As for the original decision to in-eligiblize the score which he was hoping, and expecting, to be overturned when we spoke, he felt it was not defensible. “It’s an incredible, unfair decision that I am appealing. Obviously Antonio’s score is more than 50%. It’s a fact. I knew there was a lot of prejudice about if the drum is melody or not. This guy studied seven years at Berklee, he did 30 years as a professional drummer. He composed the music (for this film) three times. Normally when you edit the film you get temp music. In this case he even composed the temp music. I held the actors with his music. I think all those classical pieces are, in a way, great, but honestly if I would have put another good classical piece it would be the same film. The film would not be the same without Antonio’s drums. That’s why it hasn’t been unnoticed because it’s so unique and it has such a personality that not to qualify it is to say ‘drums aren’t important, we don’t consider that composing’. (If it is disqualified) they will commit a big mistake. It would be scandalous ” he said. Ironically one of the other few disqualifications this year was for the score for another drum-heavy movie, Whiplash. That disqualification centered though on the fact that there just weren’t enough minutes of actual dramatic underscore (by composer Justin Hurwitz).

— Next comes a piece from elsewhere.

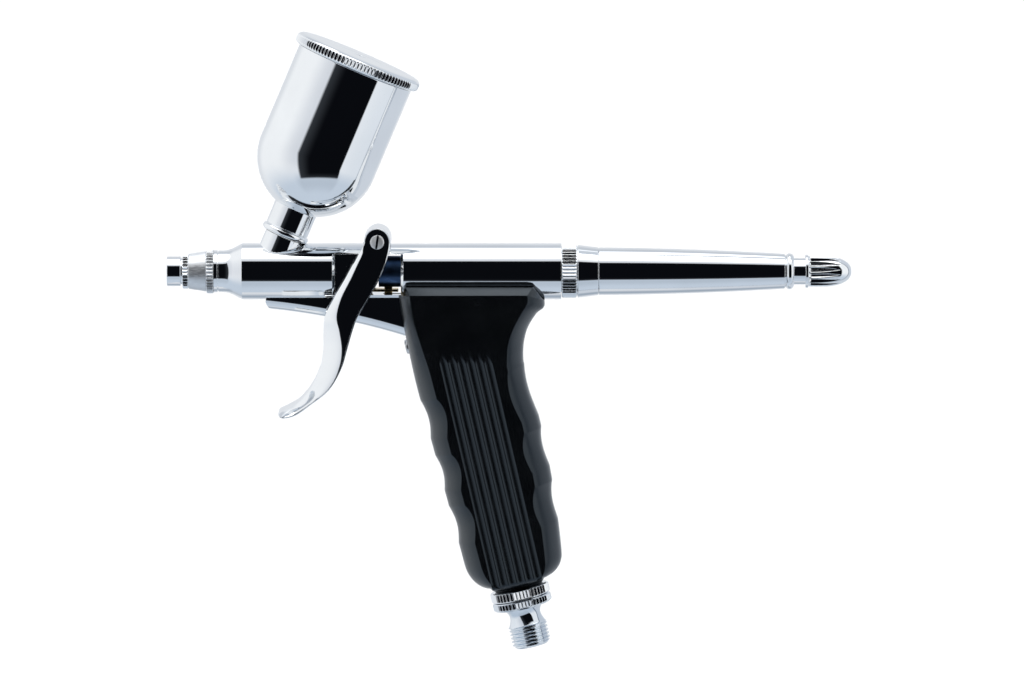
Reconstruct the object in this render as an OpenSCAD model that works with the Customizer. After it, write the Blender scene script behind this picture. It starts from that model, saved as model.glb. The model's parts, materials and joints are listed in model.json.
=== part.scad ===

The word “scandal” is no stranger to the music branch of late. Deadline first broke the story last year about the disqualification of the nominated song, Alone Yet Not Alone after it was discovered that former Governor and Music Branch chair Bruce Broughton had used his inside knowledge to send personal emails to branch members urging them to vote for his tune from an obscure film, a definite no-no. It turned out to be an embarrassment for the Academy and rules in that regard were tightened this year. Should Birdman’s score go on continuing to win a slew of film awards, as appears very possible, this omission, even from consideration for an Oscar could well be another embarrassment. But at this point the deed appears to be done. Online voting for nominations officially begins next Monday, but in fact those requesting paper ballots have already received them.